Default value used for representing an empty result from an adjacency query.

𝒢 = GhostVertex

Alias for GhostVertex.

GhostVertex = -1

Number used for representing initial ghost vertices. All other ghost vertices are derived from subtracting from this number. See https://juliageometry.github.io/DelaunayTriangulation.jl/stable/manual/ghost_triangles/.

ε(x) = sqrt(eps(number_type(x)))

Number used as a tolerance in certain functions, e.g. for mesh refinement when using check_precision to avoid degenerate circumcenters.

∅ = DefaultAdjacentValue

Alias for DefaultAdjacentValue.

fix_orient3_cache(tri::Triangulation, cache)

Returns cache if validate_orient3_cache(tri, cache) is true, otherwise returns nothing.

fix_incircle_cache(tri::Triangulation, cache)

Returns cache if validate_incircle_cache(tri, cache) is true, otherwise returns nothing.

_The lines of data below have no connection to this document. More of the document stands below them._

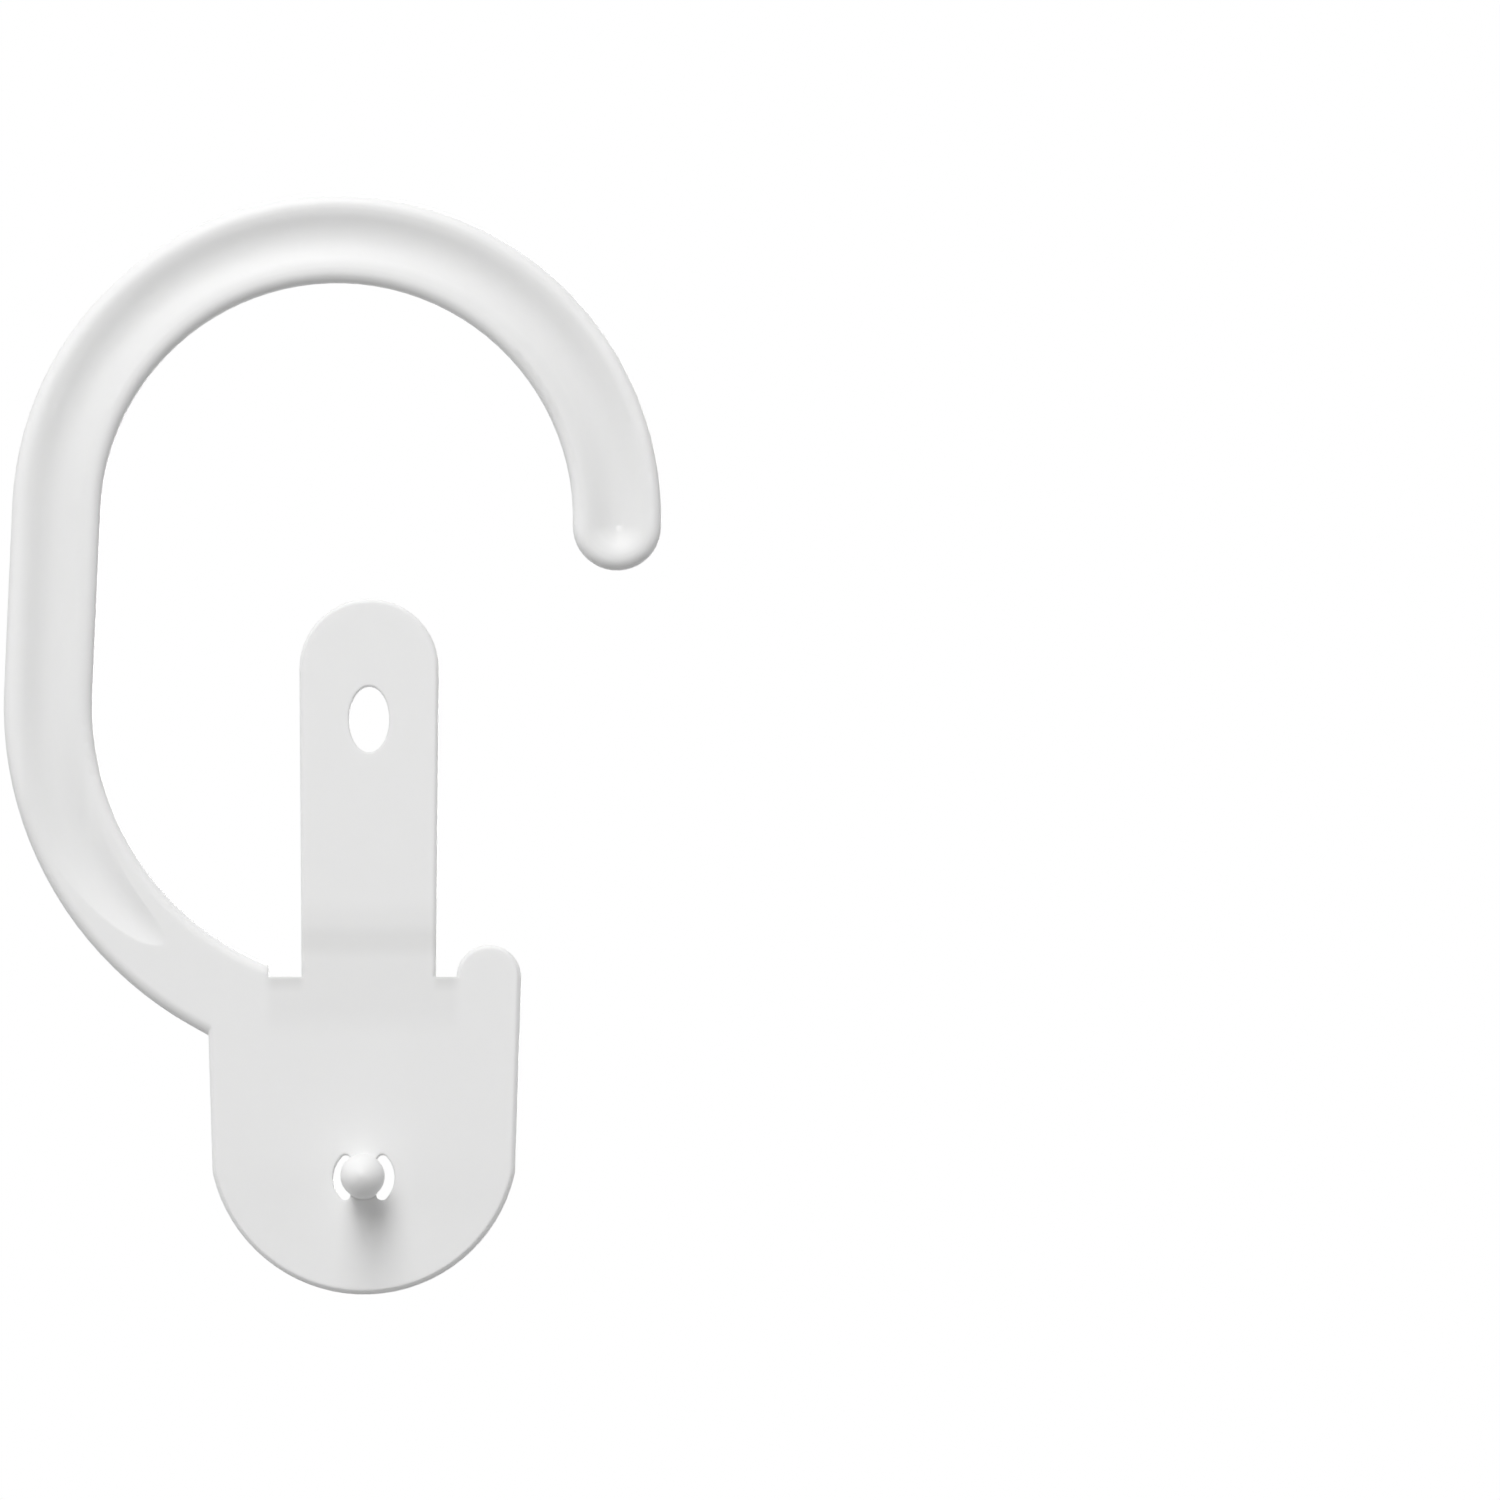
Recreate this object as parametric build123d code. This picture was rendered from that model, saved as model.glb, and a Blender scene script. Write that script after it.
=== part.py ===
from build123d import *
import math
import os

# Curtain hook moulded in one piece, in millimetres.
# +Z is up and the front faces -Y. The origin is the middle of the rod that the crook hangs on,
# at the middle of the bar's thickness. Angles are in degrees from +X towards +Z.

# Rod and bar of the crook
ROD_R = 16.0  # thickest rod
ROD_CLEARANCE = 1.25
BAR_WIDTH = 6.45
THICKNESS = 2.8  # bar, root, plate and ear
TIP_ANGLE = -1.6  # the crook ends here in a half round
SHANK_LEAN = 2.38  # outwards on the way down
SHANK_LENGTH = 13.6
BEND_INNER_R = 20.3  # bend below the shank
BEND_END = 241.0  # from here the outer side runs straight into the plate
BAR_FRONT_EDGE_R = 0.8
BAR_BACK_EDGE_R = 1.2

# Shallow channel moulded into both faces of the bar
CHANNEL_DEPTH = 0.5
CHANNEL_FLOOR_SHARE = 0.6  # of the two radii that make up the wall's S-curve
CHANNEL_LAND = 0.1  # flat between the channel and the rounded edge
RUN_OUT_ANGLE = 206.0  # where the channel starts to rise out of the bend
RUN_OUT_LENGTH = 9.5
RUN_OUT_R = 18.0  # tighter than the bend, so the channel drifts to its inner side
RUN_OUT_SPARE = 1.5  # the cutter turns on by this share, until it is clear of the surface

# Plate with its ear
CENTRE_X = 2.05  # centre line of plate and peg
NOTCH_Z = -33.55  # top edge of the plate between root, strap and ear
PLATE_HALF = 11.45  # half width at the notches
PLATE_TAPER = 0.45  # narrower by this on each side where the round begins
PLATE_SIDE = 14.2  # from the notches down to where the round begins
PLATE_BULGE = 0.25  # the round's radius is larger than the half width there by this
PLATE_CORNER_R = 2.0
PLATE_FRONT_EDGE = 0.25
PLATE_BACK_EDGE = 0.5
EAR_R = 2.35
ROOT_SIDE_X = -4.9  # side of the root that faces the strap

# Strap, thinned at the back and folding forwards on a film at its root
STRAP_SHIFT = 0.35  # from the plate's centre line to the strap's, taken up by its spring
STRAP_WIDTH = 10.15  # at the slot
STRAP_TAPER = 0.2  # narrower by this on each side at the notches
STRAP_THICKNESS = 2.2
STRAP_EDGE = 0.2
STRAP_END = 8.8  # from the slot's centre to the strap's end
THIN_THICKNESS = 1.2
THIN_HEIGHT = 5.4  # from the notches up to the middle of the step
STEP_RUN = 0.9
STEP_FOOT_R = 0.5
HINGE_HEIGHT = 2.75  # from the notches up to the film
FILM_THICKNESS = 0.45
GROOVE_R = 0.6
GROOVE_LIP_R = 0.2

# Ramp behind the notches, where the back of the plate slopes down to the strap
RAMP_HEIGHT = 4.1
RAMP_LIP = 0.35  # thickness left at the notches
RAMP_CREST_R = 2.7
RAMP_WALL_DRAFT = 15.0

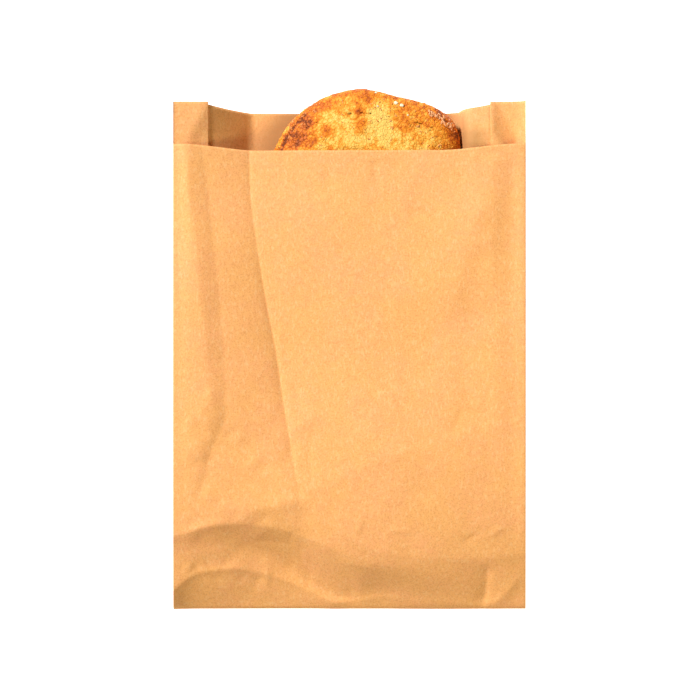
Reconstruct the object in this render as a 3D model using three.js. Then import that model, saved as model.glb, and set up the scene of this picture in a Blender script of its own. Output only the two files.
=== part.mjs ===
// A flap bag of kraft paper, lying on its back panel with a long flat loaf in it.
// Millimetres. +X runs across the bag, +Y from its folded bottom to its mouth, and +Z up out of its front
// panel.
// Every y below is measured from the bottom fold; the group moves the whole to its bottom centre.
import * as THREE from "three";
import { mergeVertices } from "three/addons/utils/BufferGeometryUtils.js";

const { clamp, lerp, smoothstep } = THREE.MathUtils;

// The bag's blank.
const HALF_WIDTH = 90;
const EDGE_DRAW_IN = 0.07; // a side edge comes in by this much for each millimetre that it is raised
const GUSSET = 17.5; // width of each half of a side gusset
const PAPER = 0.4;
const FOLD_RADIUS = 0.36;
const LAYER_GAP = 0.3;
const GUSSET_BOW = 0.1;
const STRIP_LENGTH = 257.4; // the gussets, as long as the back panel's corners
const BACK_LENGTH = 253.2; // the back panel at its middle
const BACK_DIP_FROM = 45; // out from here the back panel's edge curves up to its corners
const BACK_CORNER_RISE = 3.2;
const FRONT_LENGTH = 236; // the front panel at its sides
const FRONT_DIP = 3.2; // drawn down in the middle, where the panel climbs over the loaf
const DIP_FROM = 4; // the dip begins this far from a side edge, and is whole at DIP_WHOLE
const DIP_WHOLE = 45;
const SEAM_LAP = 12;
const BOTTOM_FLAP = 14;
const FLAP_THICKNESS = 0.8;
const FLAP_STEP = 0.1; // length of the step at the flap's end
const FLAP_CLEARED = 30; // y from which the back panel lies on the ground again

// The loaf.
const LOAF_WIDTH = 100;
const LOAF_HEIGHT = 21.5;
const LOAF_FOOT = 30; // y of its lower end
const LOAF_TIP = 264.8; // y of the end that shows
const LOAF_BELLY = 0.4; // height of its widest line, as a share of the loaf's height
const LOAF_END = 53; // length of its rounded ends
const LOAF_AXIS_TIP = 8.5; // x of the loaf's middle at the mouth
const LOAF_AXIS_FOOT = 14;
const LOAF_CLEARANCE = 0.35;
const SHOULDER_DROP = 0.2; // slope of the end that shows, towards its squarer right shoulder
const ROUND_PLAN = 2.1; // how square the loaf's outline and its section are: 2 is an ellipse, more is squarer
const SQUARE_PLAN = 4;
const DOME = 2.4;
const UNDERSIDE = 3.6;
const CRUST_LUMP = 0.7;
const BROAD_LUMP = [9, 13]; // x and y over which the lumps' waves turn by one radian
const NARROW_LUMP = [5.1, 8.3];
const NARROW_SHARE = 0.4;

// How the filled bag lies. Its two sides are stacks of four layers, raised nearly as high as the loaf. The
// back panel lies flat from FLAT_LEFT to beside the loaf's right edge, and climbs to the stacks.
const FLAT_LEFT = 50.5;
const FLAT_INSET = 1.5;
const CLIMB_EASE = 0.35; // how much the climb slackens before it reaches the side stack
const CLIMB_OUT = [0.6, -0.8]; // the way that the climbing part's outer face looks, on the right
const SIDE_RISE = 17.2; // at the mouth
const SIDE_RISE_LOW = 15.5; // above the foot
const SIDE_RISE_OVER = 34; // y over which the sides come up from the bottom fold
const SIDE_TILT = 3; // how far a side stack leans down to its inner edge, away from the mouth
const TILT_UNTIL = 226;
const STACK_GAPE = 1; // the stack's extra thickness at the mouth
const CAVITY_END = BOTTOM_FLAP + 1.5;
const BULGE_FULL = [50, 34]; // y where the front panel is fully over the loaf, on the left and on the right
const BULGE_TURN = [-30, 80];
const PLATEAU = 10; // half-width of the panel's level stretch over the loaf
const ROUNDING = 0.8; // how round the panel is from its side edges to that stretch
const EDGE_FADE = 9; // creases fade towards the side edges and the foot
const FOOT_FADE = [6, 22];

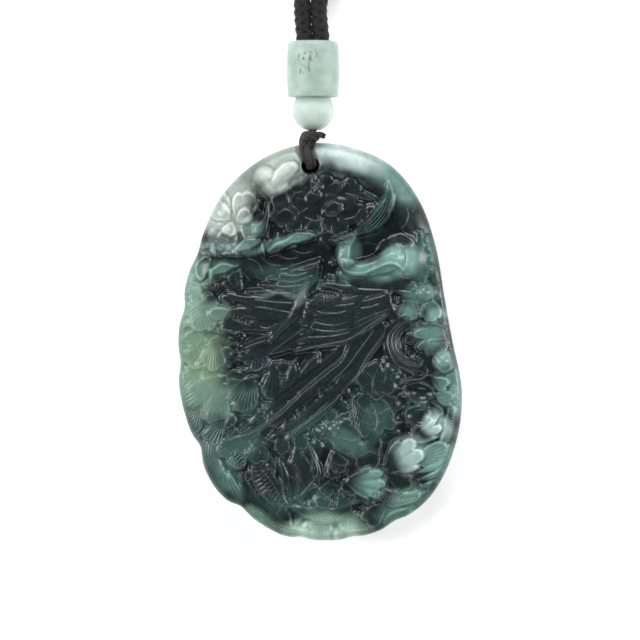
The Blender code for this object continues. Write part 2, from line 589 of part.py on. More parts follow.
def lead_routes():
    """The routes of the two strands, from inside the barrel to the coil."""
    mouth = barrel_start() + BARREL_LENGTH
    start = barrel_start() + CORD_START
    half = STRAND_SPACING / 2
    floor = CORD_DIAMETER / 2 + 0.05 * MM
    up = AXIS_HEIGHT
    left, right = BEAD_X - half, BEAD_X + half
    left_route = [(left, start, up), (left, (start + mouth) / 2, up), (left, mouth + 0.3 * MM, up),
                  (left - 0.35 * MM, mouth + 3.2 * MM, up - 0.4 * MM), (left - 0.5 * MM, 51.0 * MM, 2.6 * MM),
                  (left - 0.55 * MM, 54.5 * MM, 1.6 * MM), (left - 0.57 * MM, 58.5 * MM, floor),
                  (left - 0.57 * MM, 62.5 * MM, floor), (left - 0.57 * MM, 66.0 * MM, floor)]
    right_route = [(right, start, up), (right, (start + mouth) / 2, up), (right, mouth + 0.3 * MM, up),
                   (right - 0.35 * MM, mouth + 3.2 * MM, up - 0.4 * MM), (right + 0.2 * MM, 50.6 * MM, 2.7 * MM),
                   (right + 1.5 * MM, 53.4 * MM, 1.7 * MM), (right + 3.6 * MM, 55.6 * MM, floor),
                   (right + 5.9 * MM, 56.8 * MM, floor)]
    return {"cord_lead_left": left_route, "cord_lead_right": right_route}


def build_cord(parts):
    """The braided cord: two leads from the barrel and the outer shape of its coil."""
    braid = material("black_braid", "272727", 0.85)
    for name, route in lead_routes().items():
        lead = tube(name, smooth_path(route, 2), CORD_DIAMETER, parts)
        lead.data.materials.append(braid)
    low, high, edge = 0.05 * MM, COIL_HEIGHT, CORD_DIAMETER / 3
    profile = [*corner(COIL_OUTER - edge, high - edge, edge, 90, 2),
               *corner(COIL_OUTER - edge, low + edge, edge, 0, 2),
               (COIL_INNER + edge / 2, low), (COIL_INNER, low + edge / 2),
               (COIL_INNER, high - edge / 2), (COIL_INNER + edge / 2, high)]
    coil = turned("cord_coil", profile, 48, parts, "272727", 0.85)
    coil.rotation_euler = (0, 0, 0)
    coil.location = (*COIL_CENTRE, 0)


def main():
    """Build the plaque, its thread, its beads and its cord."""
    for old in list(bpy.data.objects):
        bpy.data.objects.remove(old)
    parts = bpy.data.collections.new("jade plaque")
    cutters = bpy.data.collections.new("cutters")
    for collection in (parts, cutters):
        bpy.context.scene.collection.children.link(collection)
    build_plaque(parts, cutters)
    build_thread(parts, cutters)
    build_round_bead(parts)
    build_barrel(parts)
    build_cord(parts)


ALONG_Y = Vector((0, 0, 1)).rotation_difference(Vector((0, 1, 0))).to_matrix()

main()
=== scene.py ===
"""Carved jade pendant, a phoenix among peonies, on a thread, two beads and a braided cord.

The pendant lies on its flat back, with +Z out of the carved face and +Y towards the cord.
Every shape is worked out here from sizes in millimetres, and every finish is procedural.
"""

from __future__ import annotations

import logging
import math
from collections.abc import Sequence
from dataclasses import dataclass, field
from enum import Enum

import bmesh
import bpy
import numpy as np
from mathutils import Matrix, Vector

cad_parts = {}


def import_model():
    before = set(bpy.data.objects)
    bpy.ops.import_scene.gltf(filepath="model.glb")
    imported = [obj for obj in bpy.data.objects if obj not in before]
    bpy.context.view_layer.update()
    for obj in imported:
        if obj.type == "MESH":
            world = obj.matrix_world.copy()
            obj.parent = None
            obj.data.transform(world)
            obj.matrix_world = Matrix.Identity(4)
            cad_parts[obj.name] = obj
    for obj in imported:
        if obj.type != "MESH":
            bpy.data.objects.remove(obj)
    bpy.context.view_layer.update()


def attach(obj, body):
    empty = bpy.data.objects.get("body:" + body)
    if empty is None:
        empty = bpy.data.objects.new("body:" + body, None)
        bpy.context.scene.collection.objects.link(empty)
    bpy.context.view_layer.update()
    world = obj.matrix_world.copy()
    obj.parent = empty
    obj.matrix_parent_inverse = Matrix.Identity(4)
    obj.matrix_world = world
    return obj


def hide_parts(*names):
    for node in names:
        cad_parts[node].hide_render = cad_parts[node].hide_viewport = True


log = logging.getLogger("jade_pendant")

MM = 0.001

Point = tuple[float, float, float]
Flat = tuple[float, float]
Tree = bpy.types.NodeTree
Socket = bpy.types.NodeSocket


# Helpers


def linear(colour: str) -> tuple[float, float, float]:
    """Turn an sRGB hex colour into linear light.

    Args:
        colour: Six hex digits.

    Returns:
        Red, green and blue, from 0 to 1.
    """
    channels = [int(colour[i:i + 2], 16) / 255 for i in (0, 2, 4)]
    return tuple(c / 12.92 if c <= 0.04045 else ((c + 0.055) / 1.055) ** 2.4 for c in channels)


def add_node(tree: Tree, kind: str, inputs: dict | None = None, **settings) -> bpy.types.Node:
    """Add a node with its settings and links.

    Args:
        tree: The tree that gets the node.
        kind: The node's type.
        inputs: Values, or outputs of other nodes, by the socket's name or number.
        **settings: The node's own settings.

    Returns:
        The new node.
    """
    node = tree.nodes.new(kind)
    for name, value in settings.items():
        setattr(node, name, value)
    fill(tree, node, inputs or {})
    return node


def fill(tree: Tree, node: bpy.types.Node, inputs: dict) -> None:
    """Set or link a node's inputs.

    Args:
        tree: The node's tree.
        node: The node.
        inputs: Values, or outputs of other nodes, by the socket's name or number.
    """
    for key, value in inputs.items():
        socket = node.inputs[key]
        if isinstance(value, Socket):
            tree.links.new(value, socket)
        else:
            socket.default_value = value


def compute(tree: Tree, operation: str, *values: float | Socket) -> Socket:
    """Add a maths node and give its result.

    Args:
        tree: The tree that gets the node.
        operation: What it works out.
        *values: Numbers, or outputs of other nodes.

    Returns:
        The node's output.
    """
    return add_node(tree, "ShaderNodeMath", dict(enumerate(values)), operation=operation).outputs[0]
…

validate_orient3_cache(tri::Triangulation, cache) -> Bool

Checks if the cache cache is of the correct type for cmoputing orient3 predicates for the triangulation tri. If isnothing(cache) or the cache is of the correct type, then true is returned. Otherwise, false is returned.

validate_incircle_cache(tri::Triangulation, cache) -> Bool

Checks if the cache cache is of the correct type for computing incircle predicates for the triangulation tri. If isnothing(cache) or the cache is of the correct type, then true is returned. Otherwise, false is returned.